SEOUL (Reuters) – North Korea’s Kim Jong Un wants a second summit with U. S. President Donald Trump soon to hasten denuclearization, but a key goal is declaring an end this year to the 1950-53 Korean War, the South’s President Moon Jae-in said on Thursday.
Moon said he and Kim spent most of a three-day summit discussing how to break an impasse and restart nuclear talks between Pyongyang and Washington, which are at odds over which should come first, denuclearization or ending the war.
Kim, who recently proposed another summit with Trump after their unprecedented June talks in Singapore, said the North was willing to “permanently dismantle” key missile facilities in the presence of outside experts, and the Yongbyon main nuclear complex, if the U. S. took corresponding action.
The joint statement from the summit stipulates his commitment to a “verifiable, irreversible dismantlement” of the nuclear programs, and ending the war would be a first U. S. reciprocal step, Moon said.
“Chairman Kim expressed his wish that he wanted to complete denuclearization quickly and focus on economic development,” Moon told a news conference in Seoul, shortly after returning from the summit with Kim in Pyongyang.
“He hoped a second summit with Trump would take place in the near future, in order to move the denuclearization process along quickly.”
Moon said Kim was also open to inspection of a nuclear test site in the northwest town of Punggye-ri, which he called the North’s sole existing facility for underground detonations.
While Pyongyang has stopped nuclear and missile tests this year, it failed to keep its pledge to allow international inspections of its dismantling of the Punggye-ri site in May, stirring criticism that the move could be reversed.
Representatives of the White House and the U. S. State Department did not immediately respond to a request for comment.
But U. S. Secretary of State Mike Pompeo said on Wednesday he had invited the North’s foreign minister to meet in New York next week and other Pyongyang officials to Vienna for talks with nuclear envoy Stephen Biegun. ENDING WAR
Kim pledged to work toward the “complete denuclearization of the Korean peninsula” during two meetings with Moon and his encounter with Trump, but follow-up negotiations on how to implement the vague commitments have since faltered.
Washington calls for concrete action, such as a full disclosure of North Korea’s nuclear and missile facilities, before satisfying Pyongyang’s key demands, including an official end to the war and the easing of international sanctions.

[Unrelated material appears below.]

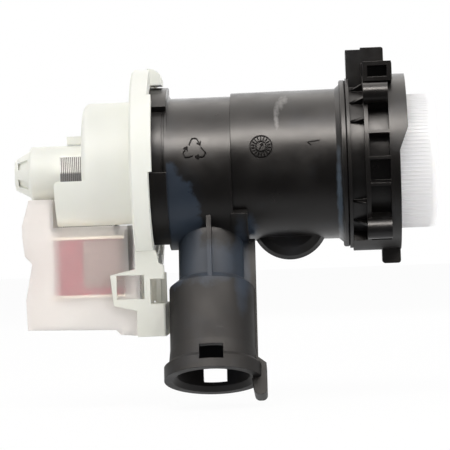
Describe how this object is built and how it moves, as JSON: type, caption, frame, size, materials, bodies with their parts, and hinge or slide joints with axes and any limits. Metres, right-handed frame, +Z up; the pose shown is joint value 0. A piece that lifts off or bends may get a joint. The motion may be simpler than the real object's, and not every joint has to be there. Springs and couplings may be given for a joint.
{
  "type": "washer drain pump",
  "caption": "Synchronous drain pump for a washing machine, with hose socket, sump inlet, mounting collar and a screw-out lint filter.",
  "frame": {"origin": "on the pump axis, in the plane of the four screw faces of the mounting collar", "axes": "+X along the pump axis from the motor to the filter cap, +Z up, -Y towards the side seen in the picture"},
  "size_m": [0.1802, 0.1039, 0.1473],
  "materials": {
    "black_plastic": "moulded, satin",
    "cream_plastic": "moulded, satin",
    "white_plastic": "moulded, satin",
    "grey_plastic": "moulded",
    "bearing_carbon": "ground",
    "seal_rubber": "smooth",
    "shaft_steel": "ground",
    "magnet_ferrite": "ground",
    "core_steel": "stacked sheet edges",
    "bobbin_plastic": "moulded",
    "winding_copper": "enamelled wire under tape",
    "cover_plastic": "translucent",
    "blade_brass": "tinned"
  },
  "bodies": {
    "housing": {"volute_housing": "black_plastic", "filter_chamber": "black_plastic", "filter_collar": "black_plastic", "rotor_can": "cream_plastic", "wet_plate_seal": "seal_rubber", "rear_bearing_mount": "seal_rubber", "rear_bearing": "bearing_carbon", "bearing_holder": "grey_plastic", "front_bearing": "bearing_carbon", "motor_housing": "cream_plastic", "stator_core": "core_steel", "front_bobbin": "bobbin_plastic", "rear_bobbin": "bobbin_plastic", "front_winding": "winding_copper", "rear_winding": "winding_copper", "coil_cover": "cover_plastic", "connector_housing": "cream_plastic", "terminal_blades": "blade_brass"},
    "rotor": {"rotor_shaft": "shaft_steel", "rotor_carrier": "grey_plastic", "rotor_magnet": "magnet_ferrite", "thrust_washer": "bearing_carbon", "drive_dog": "grey_plastic"},
    "impeller": {"impeller": "grey_plastic", "hub_cover": "grey_plastic"},
    "filter_slider": {"filter_seal": "seal_rubber"},
    "filter": {"filter_cap": "white_plastic", "filter_basket": "white_plastic", "basket_grid": "white_plastic"}
  },
  "joints": [
    {"name": "rotor_spin", "type": "hinge", "parent": "housing", "child": "rotor", "pos_m": [-0.12, 0, 0], "axis": [1, 0, 0], "continuous": true},
    {"name": "impeller_free_play", "type": "hinge", "parent": "rotor", "child": "impeller", "pos_m": [-0.09, 0, 0], "axis": [1, 0, 0], "range_deg": [-115, 115]},
    {"name": "filter_pull", "type": "slide", "parent": "housing", "child": "filter_slider", "axis": [1, 0, 0], "range_m": [0, 0.095]},
    {"name": "filter_turn", "type": "hinge", "parent": "filter_slider", "child": "filter", "pos_m": [0, 0, 0], "axis": [1, 0, 0], "range_deg": [0, 450]}
  ]
}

The war ended in an armistice, rather than a peace treaty, meaning U. S.-led United Nations forces, including South Korea, are technically still at war with the North.
But there have been concerns in South Korea and the United States that ending the war would ultimately prompt China and Russia, if not North Korea, to demand that the United Nations Command (UNC), which overlaps with U. S. forces in South Korea, be disbanded and leave.
Seoul aims to jointly announce with the United States an end to the war within this year, a measure Moon said he would discuss with Trump when they meet next week at the United Nations General Assembly in New York.
An end-of-war declaration would not affect the presence of U. S. troops and the UNC in the South, Moon said, adding that Kim shared his view.
“It would be a political declaration that would mark a starting point for peace negotiations,” Moon said.
“A peace treaty would be sealed, as well as normalization of North Korea-U. S. relations, after the North achieves complete denuclearization.”